THE EXERCISE -> Extract the complete data exactly as given.

Object modeling scripts
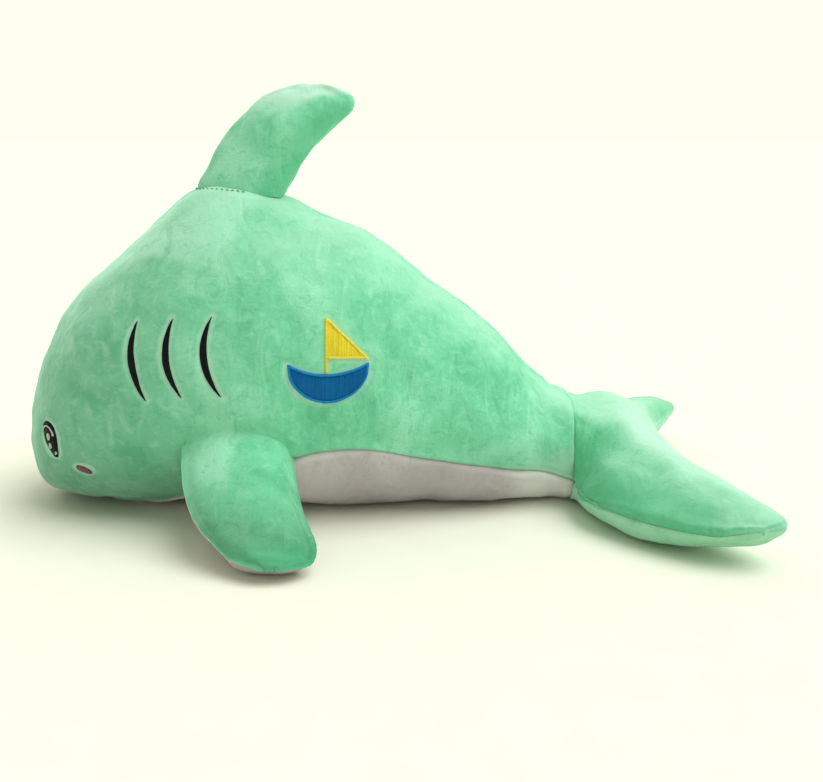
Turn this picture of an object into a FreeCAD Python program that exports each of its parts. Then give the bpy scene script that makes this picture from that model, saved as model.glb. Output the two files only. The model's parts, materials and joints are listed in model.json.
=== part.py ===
import FreeCAD, Part
import math
import os

from FreeCAD import Vector

# Plush shark lying on its belly. Millimetres. +Z is up, the nose points to -X and the tail to +X.
# The animal's left side faces -Y. The origin is under the middle of the toy, on the surface it lies on.

# ---- Driving dimensions ----
HALF_LENGTH = 302.0        # nose and tail tips lie this far from the middle
SINK = 4.0                 # how far the belly is flattened by the toy's own weight
FABRIC = 2.0               # cover thickness, backing and pile together
AIR = 0.3                  # gap between a cover and the filling behind it
JOINT_GAP = 0.6            # clearance between a fin's rounded root and the socket it sits in
ROOT_SWELL = 0.5           # how much rounder a fin's root is than the section it starts from
THREAD = 0.9               # thickness of the embroidery
THREAD_LIFT = 0.2          # gap between the embroidery and the fabric
FAR = 900.0                # larger than the toy, for cutting tools

# Body stations: x, underside, top of the back, half width.
BODY_STATIONS = (
    (-302, 27, 50, 11), (-298, 15, 78, 30), (-289, 8, 113, 50), (-273, 4, 152, 69),
    (-250, 1, 183, 83), (-222, -2, 208, 92), (-185, -4, 239, 98), (-145, -4, 262, 100),
    (-105, -4, 262, 100), (-65, -4, 249, 98), (-15, -4, 231, 91), (27, -4, 202, 83),
    (68, -4, 173, 73), (108, -4, 137, 61), (140, -4, 108, 52), (170, -4, 92, 46),
)
WIDEST_AT = 0.42           # height of the widest point, as a share of the section's height
UPPER_POWER = 2.0          # section roundness above the widest point
LOWER_POWER = 2.1         # and below it, where the body is a little squarer

# Side seam between the back covers and the belly panel: x, height.
BELLY_SEAM = (
    (-262, -1), (-235, 3), (-200, 7), (-168, 14), (-130, 42), (-90, 57), (-35, 67),
    (15, 63), (60, 52), (105, 40), (160, 27),
)

# Dorsal fin: height, leading x, trailing x, half thickness. It rocks about an axis along its root.
DORSAL_STATIONS = (
    (266, -151, -76, 24), (285, -142, -64, 22), (303, -132, -48, 19.5), (321, -116, -29, 16),
    (334, -99, -20, 12), (343, -83, -26, 8), (348, -67, -40, 3.5),
)

# Pectoral fin: span from its axis, leading x, trailing x, half thickness.
PECTORAL_AXIS_Y = 94.0
PECTORAL_AXIS_Z = 60.0
PECTORAL_DROOP = 31.0      # degrees below horizontal
PECTORAL_STATIONS = (
    (0, -153, -71, 26), (25, -150, -67, 25), (50, -141, -60, 23), (72, -126, -50, 20),
    (89, -109, -46, 15.5), (99, -96, -52, 10), (104.5, -84, -62, 4),
)

# Tail. The stalk runs back from the seam; the fluke spans from tip to tip across it.
TAIL_AXIS_X = 165.0
TAIL_RADIUS = 46.0         # of the rounded stalk root, which is also the height of the tail's axis
TORSO_END_X = 150.0
STALK_STATIONS = (         # x, underside, top, half width
    (165, 1, 92, 45.5), (188, 0.5, 91, 58), (208, 1, 87, 66), (228, 4, 76, 50), (238, 22, 54, 24),
)
FLUKE_STATIONS = (         # distance from the middle, leading x, trailing x, underside, top
    (0, 178, 246, 2, 69), (45, 172, 252, 1, 68), (80, 172, 263, 0.4, 65), (107, 186, 277, 1, 61),
    (132, 209, 291, 4, 57), (150, 232, 301, 9, 53), (161, 250, 302, 17, 48), (167, 266, 295, 26, 40),
)
TAIL_SEAM_Z = 25.0

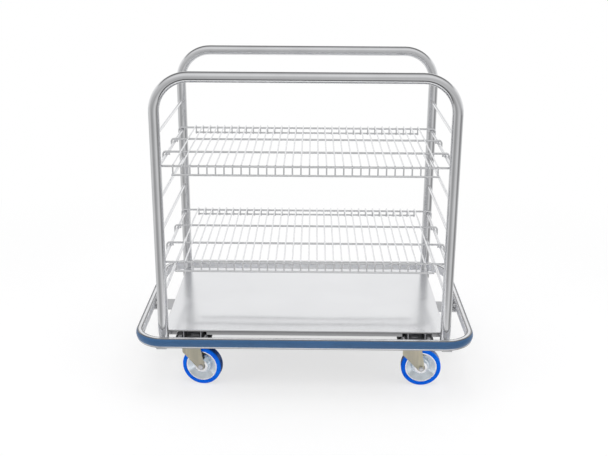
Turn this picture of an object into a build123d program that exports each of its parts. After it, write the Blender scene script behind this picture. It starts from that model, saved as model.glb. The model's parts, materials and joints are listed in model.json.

CORRECT ANSWER ->
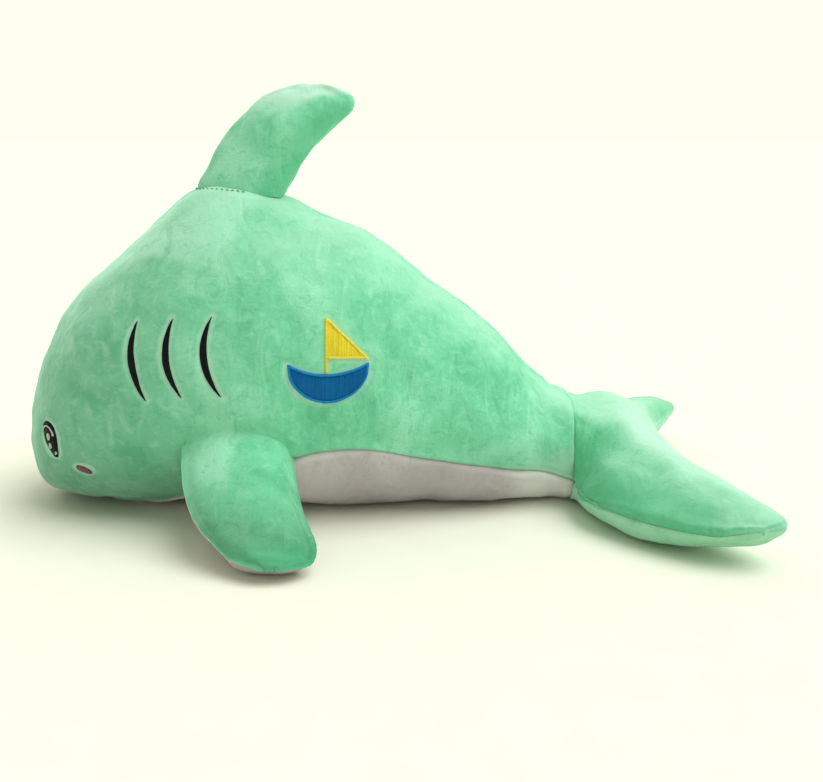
Turn this picture of an object into a FreeCAD Python program that exports each of its parts. Then give the bpy scene script that makes this picture from that model, saved as model.glb. Output the two files only. The model's parts, materials and joints are listed in model.json.
=== part.py ===
import FreeCAD, Part
import math
import os

from FreeCAD import Vector

# Plush shark lying on its belly. Millimetres. +Z is up, the nose points to -X and the tail to +X.
# The animal's left side faces -Y. The origin is under the middle of the toy, on the surface it lies on.

# ---- Driving dimensions ----
HALF_LENGTH = 302.0        # nose and tail tips lie this far from the middle
SINK = 4.0                 # how far the belly is flattened by the toy's own weight
FABRIC = 2.0               # cover thickness, backing and pile together
AIR = 0.3                  # gap between a cover and the filling behind it
JOINT_GAP = 0.6            # clearance between a fin's rounded root and the socket it sits in
ROOT_SWELL = 0.5           # how much rounder a fin's root is than the section it starts from
THREAD = 0.9               # thickness of the embroidery
THREAD_LIFT = 0.2          # gap between the embroidery and the fabric
FAR = 900.0                # larger than the toy, for cutting tools

# Body stations: x, underside, top of the back, half width.
BODY_STATIONS = (
    (-302, 27, 50, 11), (-298, 15, 78, 30), (-289, 8, 113, 50), (-273, 4, 152, 69),
    (-250, 1, 183, 83), (-222, -2, 208, 92), (-185, -4, 239, 98), (-145, -4, 262, 100),
    (-105, -4, 262, 100), (-65, -4, 249, 98), (-15, -4, 231, 91), (27, -4, 202, 83),
    (68, -4, 173, 73), (108, -4, 137, 61), (140, -4, 108, 52), (170, -4, 92, 46),
)
WIDEST_AT = 0.42           # height of the widest point, as a share of the section's height
UPPER_POWER = 2.0          # section roundness above the widest point
LOWER_POWER = 2.1         # and below it, where the body is a little squarer

# Side seam between the back covers and the belly panel: x, height.
BELLY_SEAM = (
    (-262, -1), (-235, 3), (-200, 7), (-168, 14), (-130, 42), (-90, 57), (-35, 67),
    (15, 63), (60, 52), (105, 40), (160, 27),
)

# Dorsal fin: height, leading x, trailing x, half thickness. It rocks about an axis along its root.
DORSAL_STATIONS = (
    (266, -151, -76, 24), (285, -142, -64, 22), (303, -132, -48, 19.5), (321, -116, -29, 16),
    (334, -99, -20, 12), (343, -83, -26, 8), (348, -67, -40, 3.5),
)

# Pectoral fin: span from its axis, leading x, trailing x, half thickness.
PECTORAL_AXIS_Y = 94.0
PECTORAL_AXIS_Z = 60.0
PECTORAL_DROOP = 31.0      # degrees below horizontal
PECTORAL_STATIONS = (
    (0, -153, -71, 26), (25, -150, -67, 25), (50, -141, -60, 23), (72, -126, -50, 20),
    (89, -109, -46, 15.5), (99, -96, -52, 10), (104.5, -84, -62, 4),
)

# Tail. The stalk runs back from the seam; the fluke spans from tip to tip across it.
TAIL_AXIS_X = 165.0
TAIL_RADIUS = 46.0         # of the rounded stalk root, which is also the height of the tail's axis
TORSO_END_X = 150.0
STALK_STATIONS = (         # x, underside, top, half width
    (165, 1, 92, 45.5), (188, 0.5, 91, 58), (208, 1, 87, 66), (228, 4, 76, 50), (238, 22, 54, 24),
)
FLUKE_STATIONS = (         # distance from the middle, leading x, trailing x, underside, top
    (0, 178, 246, 2, 69), (45, 172, 252, 1, 68), (80, 172, 263, 0.4, 65), (107, 186, 277, 1, 61),
    (132, 209, 291, 4, 57), (150, 232, 301, 9, 53), (161, 250, 302, 17, 48), (167, 266, 295, 26, 40),
)
TAIL_SEAM_Z = 25.0

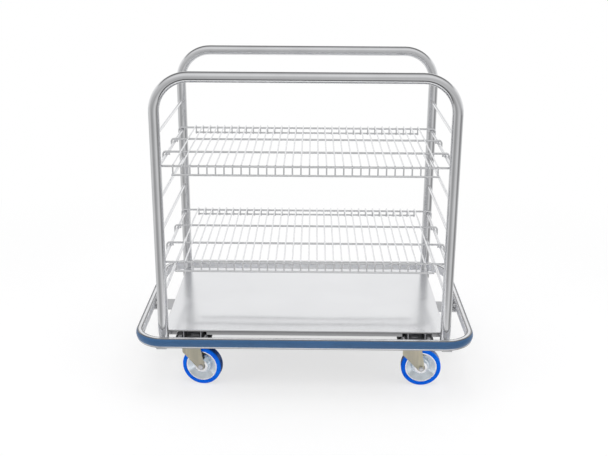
Turn this picture of an object into a build123d program that exports each of its parts. After it, write the Blender scene script behind this picture. It starts from that model, saved as model.glb. The model's parts, materials and joints are listed in model.json.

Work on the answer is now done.